## [Exercise goal]
Read the lines that follow and pick out every one containing the word "joints".

## [Extracted data]
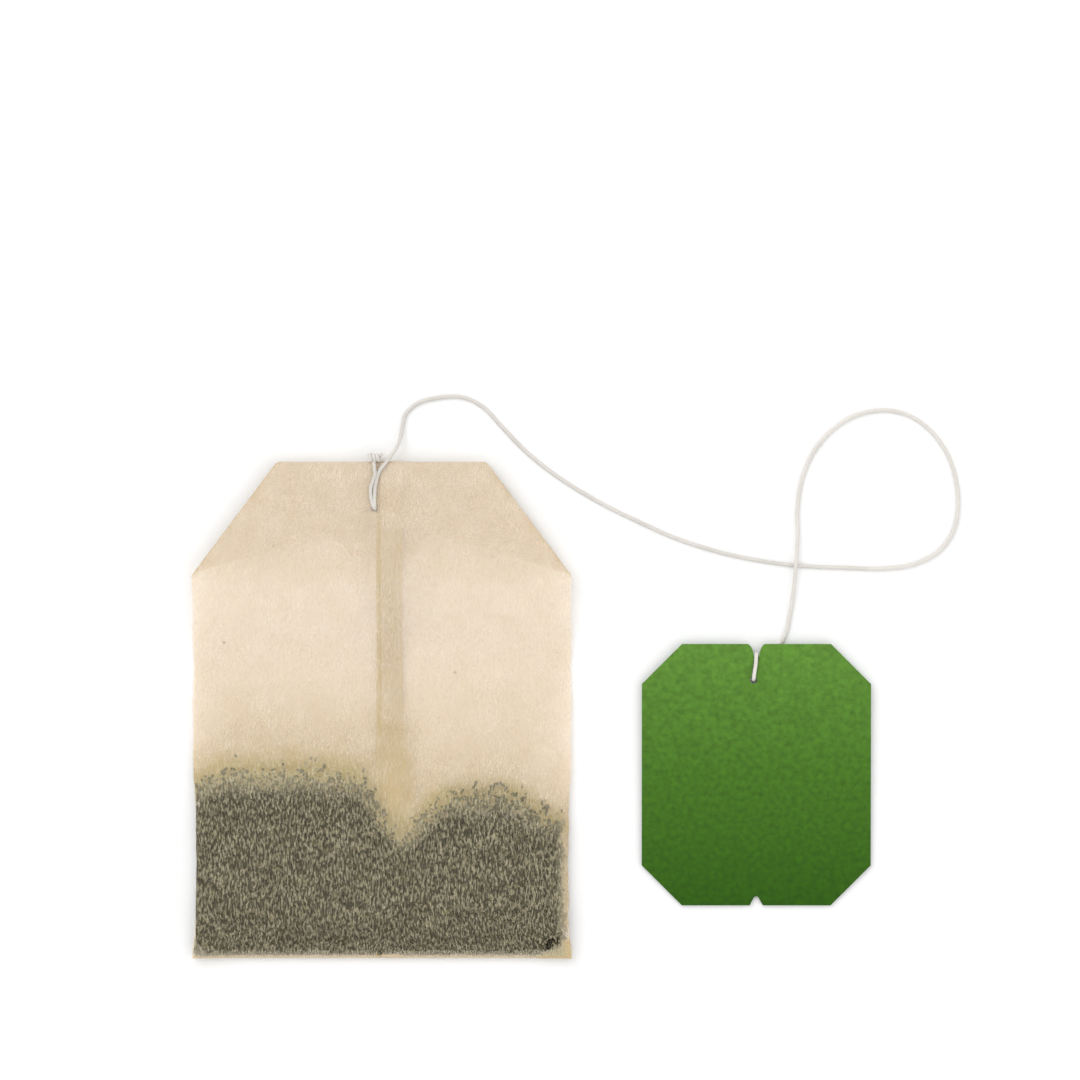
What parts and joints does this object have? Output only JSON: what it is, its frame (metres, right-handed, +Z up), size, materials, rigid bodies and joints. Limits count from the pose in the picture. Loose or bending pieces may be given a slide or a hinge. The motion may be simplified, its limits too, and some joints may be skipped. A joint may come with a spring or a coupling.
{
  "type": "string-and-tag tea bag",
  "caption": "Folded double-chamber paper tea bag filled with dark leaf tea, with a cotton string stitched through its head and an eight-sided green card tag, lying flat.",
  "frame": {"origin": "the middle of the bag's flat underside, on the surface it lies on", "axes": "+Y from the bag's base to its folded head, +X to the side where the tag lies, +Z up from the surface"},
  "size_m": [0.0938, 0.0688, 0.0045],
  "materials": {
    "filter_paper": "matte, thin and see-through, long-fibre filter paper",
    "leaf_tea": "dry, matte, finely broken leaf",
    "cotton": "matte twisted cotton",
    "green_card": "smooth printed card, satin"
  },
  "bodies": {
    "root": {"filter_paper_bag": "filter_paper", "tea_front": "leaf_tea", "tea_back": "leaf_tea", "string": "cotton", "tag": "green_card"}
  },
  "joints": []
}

* * *

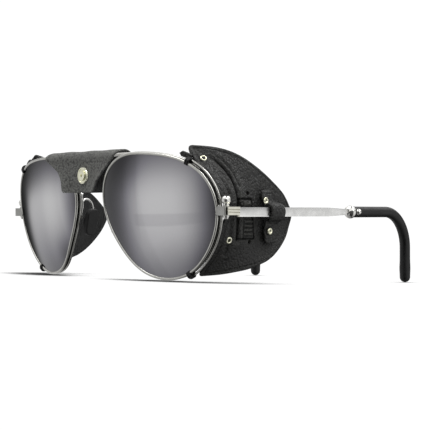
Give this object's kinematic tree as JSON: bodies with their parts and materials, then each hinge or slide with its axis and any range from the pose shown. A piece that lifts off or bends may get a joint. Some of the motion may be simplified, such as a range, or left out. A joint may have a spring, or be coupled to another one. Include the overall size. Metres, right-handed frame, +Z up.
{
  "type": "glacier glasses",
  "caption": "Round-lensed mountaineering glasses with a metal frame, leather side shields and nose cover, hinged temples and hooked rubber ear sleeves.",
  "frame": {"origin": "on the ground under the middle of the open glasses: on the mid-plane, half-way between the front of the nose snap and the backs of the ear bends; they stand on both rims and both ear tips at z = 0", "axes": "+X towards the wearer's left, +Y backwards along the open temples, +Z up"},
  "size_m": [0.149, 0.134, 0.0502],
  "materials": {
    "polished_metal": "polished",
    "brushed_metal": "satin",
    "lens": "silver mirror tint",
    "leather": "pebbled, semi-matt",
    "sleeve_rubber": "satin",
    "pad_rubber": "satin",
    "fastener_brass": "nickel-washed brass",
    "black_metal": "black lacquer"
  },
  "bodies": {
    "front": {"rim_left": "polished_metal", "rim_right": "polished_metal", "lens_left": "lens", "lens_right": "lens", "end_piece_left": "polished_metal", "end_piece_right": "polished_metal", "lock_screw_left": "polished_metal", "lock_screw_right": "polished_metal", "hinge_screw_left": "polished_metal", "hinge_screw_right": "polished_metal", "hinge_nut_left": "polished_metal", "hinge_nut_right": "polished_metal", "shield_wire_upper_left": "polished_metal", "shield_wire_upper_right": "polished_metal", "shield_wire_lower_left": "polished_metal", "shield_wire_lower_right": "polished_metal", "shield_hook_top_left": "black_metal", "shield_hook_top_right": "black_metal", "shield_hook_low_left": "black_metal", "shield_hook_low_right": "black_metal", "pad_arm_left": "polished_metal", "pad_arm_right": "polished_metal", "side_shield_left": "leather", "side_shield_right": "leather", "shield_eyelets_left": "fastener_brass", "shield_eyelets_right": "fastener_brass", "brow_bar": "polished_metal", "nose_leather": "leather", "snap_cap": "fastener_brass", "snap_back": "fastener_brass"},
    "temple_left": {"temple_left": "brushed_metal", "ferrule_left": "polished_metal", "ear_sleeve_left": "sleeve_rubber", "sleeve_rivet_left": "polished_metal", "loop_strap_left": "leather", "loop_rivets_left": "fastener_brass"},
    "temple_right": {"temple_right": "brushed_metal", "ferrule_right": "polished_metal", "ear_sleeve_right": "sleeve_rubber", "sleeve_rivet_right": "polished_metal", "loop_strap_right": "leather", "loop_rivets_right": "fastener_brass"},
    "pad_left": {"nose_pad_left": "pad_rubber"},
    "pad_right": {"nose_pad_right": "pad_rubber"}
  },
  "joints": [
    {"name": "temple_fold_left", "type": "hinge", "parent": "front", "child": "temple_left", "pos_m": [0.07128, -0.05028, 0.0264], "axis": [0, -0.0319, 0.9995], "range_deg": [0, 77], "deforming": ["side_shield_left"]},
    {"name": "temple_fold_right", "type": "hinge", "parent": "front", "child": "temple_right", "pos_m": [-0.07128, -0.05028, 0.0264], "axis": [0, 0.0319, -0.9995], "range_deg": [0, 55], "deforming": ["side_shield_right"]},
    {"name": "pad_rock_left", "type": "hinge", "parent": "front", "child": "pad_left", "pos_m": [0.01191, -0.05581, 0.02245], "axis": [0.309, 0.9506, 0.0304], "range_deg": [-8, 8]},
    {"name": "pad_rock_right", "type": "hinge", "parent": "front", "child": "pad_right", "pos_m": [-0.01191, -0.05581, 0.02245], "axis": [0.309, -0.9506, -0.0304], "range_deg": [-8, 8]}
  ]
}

## [Written answer]
What parts and joints does this object have? Output only JSON: what it is, its frame (metres, right-handed, +Z up), size, materials, rigid bodies and joints. Limits count from the pose in the picture. Loose or bending pieces may be given a slide or a hinge. The motion may be simplified, its limits too, and some joints may be skipped. A joint may come with a spring or a coupling.
  "joints": []
  "joints": [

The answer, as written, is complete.